A jeśli odejdą?

ks. Włodzimierz Lewandowski

Pisałem w ubiegłym tygodniu o rozmowie ze znajomym dziennikarzem, mówiącym o zgodzie Kościoła na bycie ubogim. Myśleliśmy wtedy o sytuacji, gdy wskutek postawionych wymagań większość odejdzie.

A jeśli odejdą?

W Brzegach koło Bukowiny Tatrzańskiej prowadził oazy ojciec Hubert Lupa. Rekolekcje drugiego stopnia słynęły z tego, że w dziesiątym dniu część ich uczestników szykowała się do przeżycia Paschy, a część pakowała i wyjeżdżała do domu. Prowadzący rekolekcje przyjął bowiem zasadę, że w centralnym przeżyciu rekolekcji mogą uczestniczyć tylko ci, którzy zdecydowali się przyjąć Drogowskazy Nowego Człowieka jako zasadę życia. Inaczej – argumentował – ta noc staje się niczym więcej jak tylko kolejną wakacyjną atrakcją. Tym różniącą się od innych, że zamiast muzyki jest słuchanie Słowa Bożego i nie ma alkoholu. Gdy mówiono mu, że przecież ktoś może poczuć się odtrącony dodawał, że przecież nikomu nie zamyka drogi, nie mówi, że ktoś nie nadaje się do bycia we wspólnocie oazowej. Po prostu daje czas na uzupełnienie formacji, wewnętrzne dojrzewanie i wzrost.

Dla uczynienia tekstu bardziej czytelnym dodam tylko, że noc Paschy zaczyna się od wspomnienia wyjścia z Egiptu i przez odnowienie przymierza chrztu prowadzi do świętowania Zmartwychwstania Jezusa. Z reguły połączona jest z wędrówką nocną. To przeżycie ma pogłębić świadomość chrztu.
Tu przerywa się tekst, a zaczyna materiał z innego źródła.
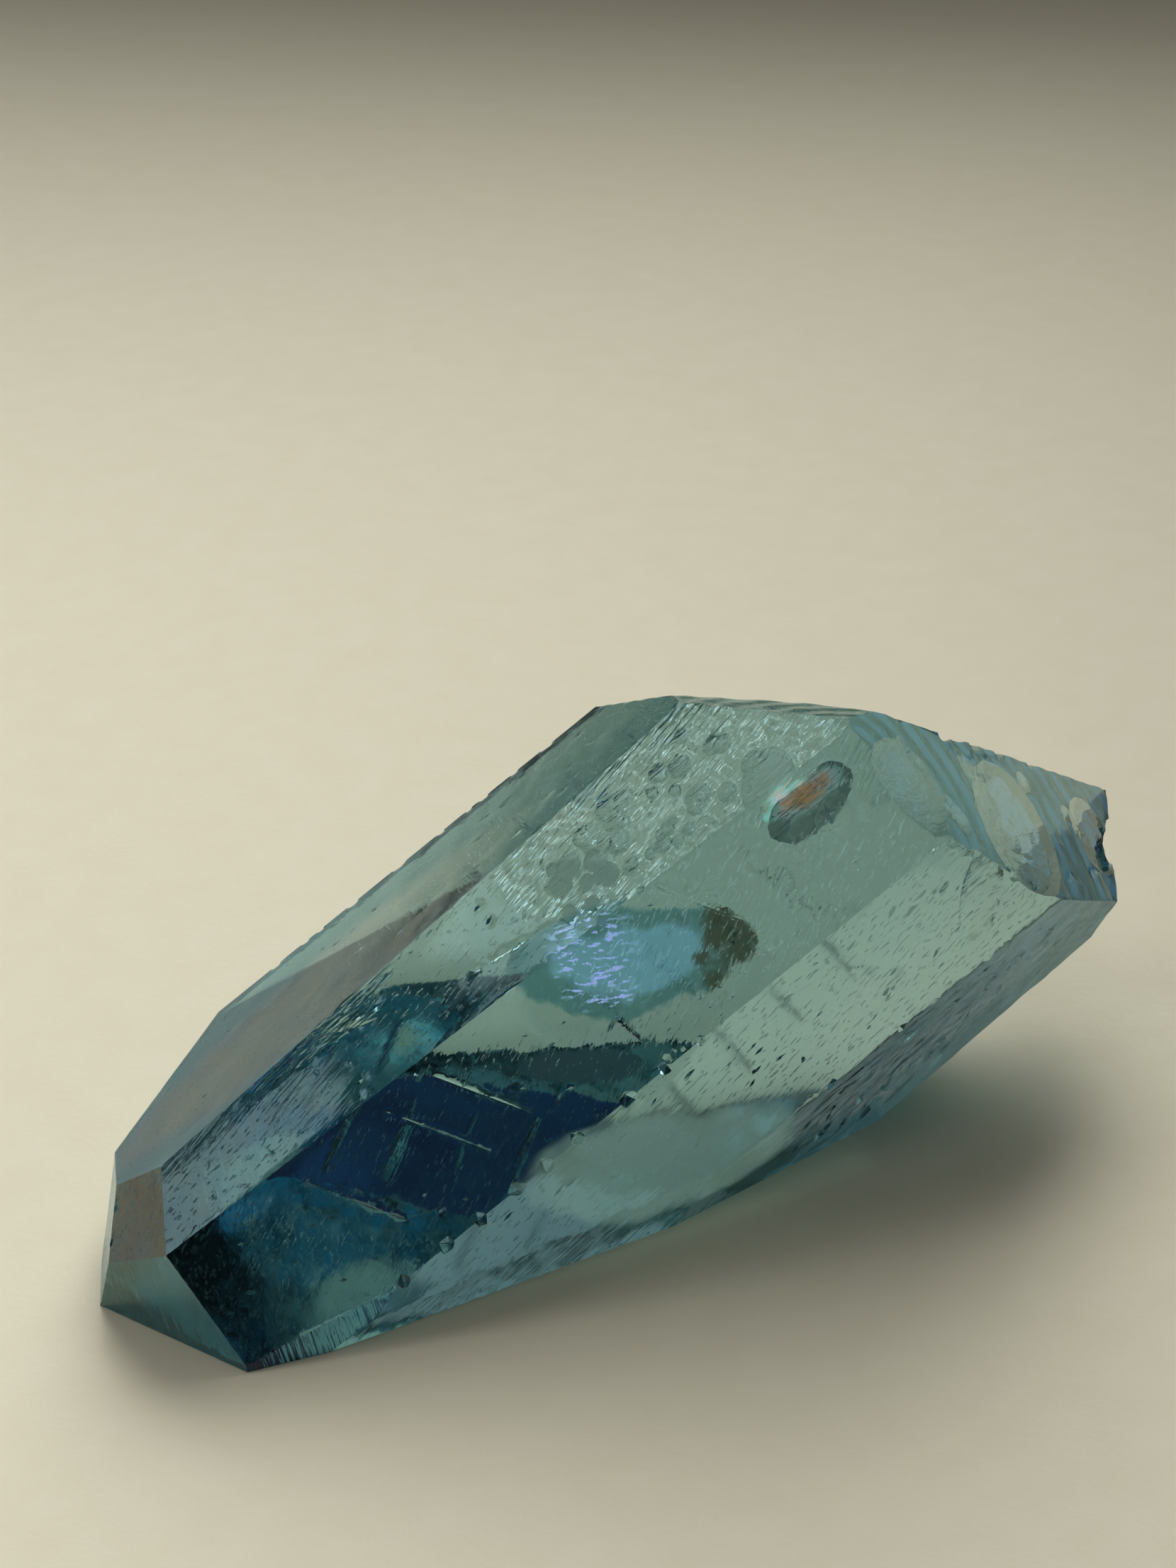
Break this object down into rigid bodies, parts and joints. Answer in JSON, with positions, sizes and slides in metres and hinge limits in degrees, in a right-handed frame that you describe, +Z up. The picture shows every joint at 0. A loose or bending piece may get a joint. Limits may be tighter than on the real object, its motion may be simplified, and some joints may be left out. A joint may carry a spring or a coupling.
{
  "type": "aqua aura quartz crystal",
  "caption": "Long faceted quartz crystal lying on a flat oblique face, with a grown tip at one end and a chipped, broken slope at the other.",
  "frame": {"origin": "centre of the bounding box on the surface that the crystal lies on", "axes": "+Z up; +X along the crystal's length as seen from above, from the grown tip to the broken end; +Y to the back"},
  "size_m": [0.0514, 0.0208, 0.0188],
  "materials": {
    "quartz_crystal": "glossy, with a thin iridescent metal coating"
  },
  "bodies": {
    "root": {"quartz_crystal": "quartz_crystal"}
  },
  "joints": []
}
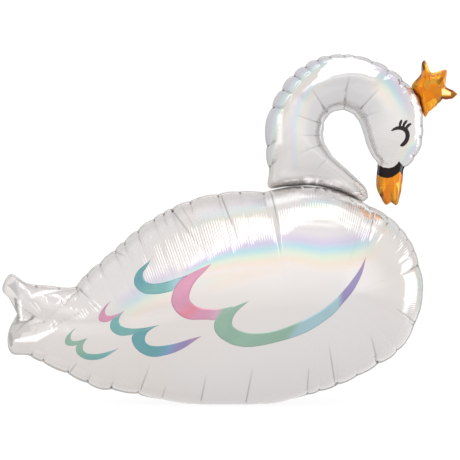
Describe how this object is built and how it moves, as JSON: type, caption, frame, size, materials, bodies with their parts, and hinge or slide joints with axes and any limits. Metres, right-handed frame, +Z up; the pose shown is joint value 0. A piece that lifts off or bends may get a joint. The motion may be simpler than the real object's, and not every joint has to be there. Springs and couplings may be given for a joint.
{
  "type": "swan foil balloon",
  "caption": "Swan-shaped foil balloon: a large pearly body pillow with a forked tail, a curved neck and head with a closed eye and orange beak, and a small gold crown.",
  "frame": {"origin": "middle of the bounding box on the floor, in the plane of the seams", "axes": "+Z up, +X towards the head and crown, +Y towards the side that the picture doesn't show"},
  "size_m": [0.7285, 0.2222, 0.5572],
  "materials": {
    "pearl_film": "glossy pearlescent metallised film with a faint rainbow sheen",
    "gold_film": "glossy orange-gold metallised film"
  },
  "bodies": {
    "root": {"body_balloon": "pearl_film", "neck_and_head_balloon": "pearl_film", "crown_balloon": "gold_film"}
  },
  "joints": []
}
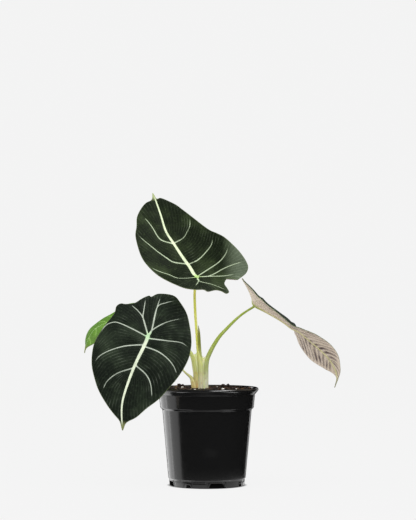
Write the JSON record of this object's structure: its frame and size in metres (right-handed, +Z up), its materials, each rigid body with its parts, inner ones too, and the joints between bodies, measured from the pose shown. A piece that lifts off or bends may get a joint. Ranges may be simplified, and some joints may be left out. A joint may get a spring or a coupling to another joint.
{
  "type": "potted aroid house plant",
  "caption": "Small aroid with dark velvety pale-veined leaves on slender stalks, rooted in bark soil in a round black nursery pot.",
  "frame": {"origin": "on the ground at the centre of the pot's underside", "axes": "+Z up, -Y towards the front, where two leaves face the viewer, +X to the viewer's right, where the third leaf is seen on edge"},
  "size_m": [0.2634, 0.1119, 0.3013],
  "materials": {
    "pot_plastic": "satin",
    "soil": "matte",
    "root": "matte",
    "stalk": "satin",
    "velvet_leaf": "matte",
    "young_leaf": "matte",
    "bark": "matte",
    "perlite": "matte"
  },
  "bodies": {
    "root": {"nursery_pot": "pot_plastic", "potting_soil": "soil", "rhizome_roots": "root", "petiole_top": "stalk", "petiole_right": "stalk", "petiole_front": "stalk", "petiole_left": "stalk", "new_leaf_spear": "stalk", "blade_top": "velvet_leaf", "blade_front": "velvet_leaf", "blade_right": "velvet_leaf", "blade_left": "young_leaf", "bark_chip_1": "bark", "bark_chip_2": "bark", "bark_chip_3": "bark", "bark_chip_4": "bark", "bark_chip_5": "bark", "bark_chip_6": "bark", "bark_chip_7": "bark", "bark_chip_8": "bark", "bark_chip_9": "bark", "bark_chip_10": "bark", "perlite_grain_1": "perlite", "perlite_grain_2": "perlite", "perlite_grain_3": "perlite", "perlite_grain_4": "perlite", "perlite_grain_5": "perlite", "perlite_grain_6": "perlite"}
  },
  "joints": []
}
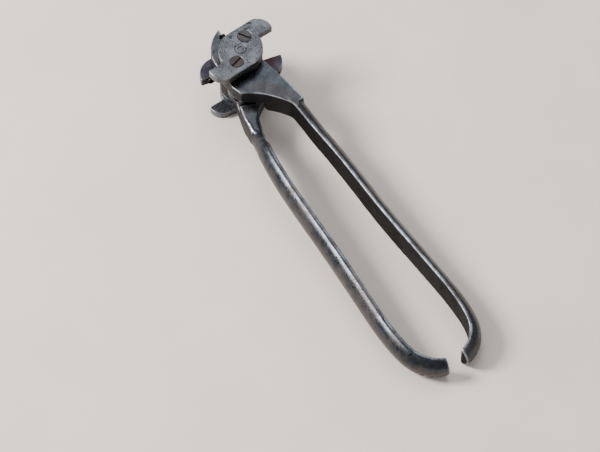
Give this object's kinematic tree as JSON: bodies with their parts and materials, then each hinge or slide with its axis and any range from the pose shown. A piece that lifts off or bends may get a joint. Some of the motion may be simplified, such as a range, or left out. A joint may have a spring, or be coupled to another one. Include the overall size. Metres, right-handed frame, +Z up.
{
  "type": "rotary hole punch",
  "caption": "Pliers-type rotary hole punch: two forged levers with a four-arm punch star between S-shaped cap plates and a drop-down anvil.",
  "frame": {"origin": "on the pivot axis, in the plane of the lower cap plate's outer face, on which the head rests", "axes": "+X towards the right handle, +Y towards the nose of the jaws, +Z up along the pivot axis"},
  "size_m": [0.0436, 0.2106, 0.0336],
  "materials": {
    "forged_steel": "dark oil-blackened forged steel, worn bright on the high edges",
    "plate_steel": "grey pitted steel with a dull satin face",
    "star_steel": "dark hardened steel with a trace of rust",
    "screw_steel": "dark steel with dirt in the slots",
    "bright_steel": "ground steel, dulled",
    "bronze": "dull bearing bronze",
    "brass": "brass, tarnished nearly black"
  },
  "bodies": {
    "left_lever": {"left_lever": "forged_steel", "lower_bush": "bronze", "detent_spring": "bright_steel", "detent_plug": "screw_steel"},
    "right_lever": {"right_lever": "forged_steel", "upper_bush": "bronze", "anvil_grub_screw": "screw_steel"},
    "turret": {"spindle": "plate_steel", "star_key": "star_steel", "bottom_flange": "plate_steel", "top_thrust_washer": "bright_steel", "bottom_thrust_washer": "bright_steel", "centre_rivet": "plate_steel", "punch_star": "star_steel", "top_cap_plate": "plate_steel", "bottom_cap_plate": "plate_steel", "top_cap_screws": "screw_steel", "bottom_cap_screws": "screw_steel", "punch_tube_1_5mm": "bright_steel", "punch_tube_2mm": "bright_steel", "punch_tube_2_5mm": "bright_steel", "punch_tube_3mm": "bright_steel"},
    "anvil": {"anvil_pad": "brass"},
    "detent": {"detent_ball": "bright_steel"}
  },
  "joints": [
    {"name": "handle_pivot", "type": "hinge", "parent": "left_lever", "child": "right_lever", "pos_m": [0, 0, 0.0168], "axis": [0, 0, 1], "range_deg": [-2, 18]},
    {"name": "turret_turn", "type": "hinge", "parent": "left_lever", "child": "turret", "pos_m": [0, 0, 0.0168], "axis": [0, 0, 1], "continuous": true},
    {"name": "anvil_drop", "type": "slide", "parent": "right_lever", "child": "anvil", "axis": [0, 0, -1], "range_m": [0, 0.0054]},
    {"name": "detent_lift", "type": "slide", "parent": "left_lever", "child": "detent", "axis": [0, 0, 1], "range_m": [0, 0.0003]}
  ]
}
Wspominając Brzegi często zastanawiam co by było, gdybym podobne zasady zaczął stosować w parafii. Poczekajcie z chrztem dziecka, bo jeszcze nie dojrzeliście do tego, by z wyrzeczenia się grzechu i szatana nie robić szopki. Duchowo nie jesteście gotowi na przeżycie Pierwszej Komunii. Musisz przedłużyć o rok przygotowanie, by bierzmowanie oznaczało dla ciebie wzięcie odpowiedzialności za Kościół. Reakcja pewnie w dużej mierze zależałaby od formy przekazu, niemniej można się spodziewać, że w większości przypadków mielibyśmy do czynienia z wycofaniem się z życia Kościoła.

Takie postawienie problemu jest oczywiście kontrowersyjne. Z jednej oznacza wprowadzenie na wąską i stromą drogę, wiodącą do życia, z drugiej rodzi pytania. Co z poszukiwaniem owiec zagubionych? Kto daje odpowiedzialnemu za wspólnotę (najczęściej księdzu) prawo do takich decyzji? Wreszcie co będzie, gdy większość odejdzie?

Pisałem w ubiegłym tygodniu o rozmowie ze znajomym dziennikarzem, mówiącym o zgodzie Kościoła na bycie ubogim. Myśleliśmy wtedy o sytuacji, gdy wskutek postawionych wymagań większość odejdzie. Przynajmniej na jakiś czas. Co wtedy z gmachami, instytucjami, etatami, z tym wszystkim, co stanowi zaplecze Kościoła?

Stawiając te pytania zapomina się o jednym. Że Kościół nigdy nie rozwijał się, gdy redukował wymagania. W czasach największej płodności był ubogi w środki i hojny w szafowaniu krwią męczenników. Oni, a nie gmachy, instytucje i etaty, byli – jak pisał w II wieku Tertulian – nasieniem chrześcijan. A przecież do tak radykalnego świadectwa nie dojrzewa się przez pielęgnowanie wigilii, święconki i zapalanie znicza na grobie w dzień Wszystkich Świętych. Tak radykalne świadectwo może dać tylko ktoś, kto umiłował Chrystusa bardziej niż ojca, matkę, żonę i dzieci. Kto przylgnął do Niego sercem i umysłem. Kto usłyszawszy wezwanie Ewangelii nie tylko odpowiedział, ale zrobił wszystko, by przynieść owoce. Czyli – odwołując się do języka komentarza sprzed tygodnia – stał się obfitującym w owoce ogrodem.

Może zatem nie warto zastanawiać się co będzie, gdy większość odejdzie, bo nie zgodzi się na wymagania.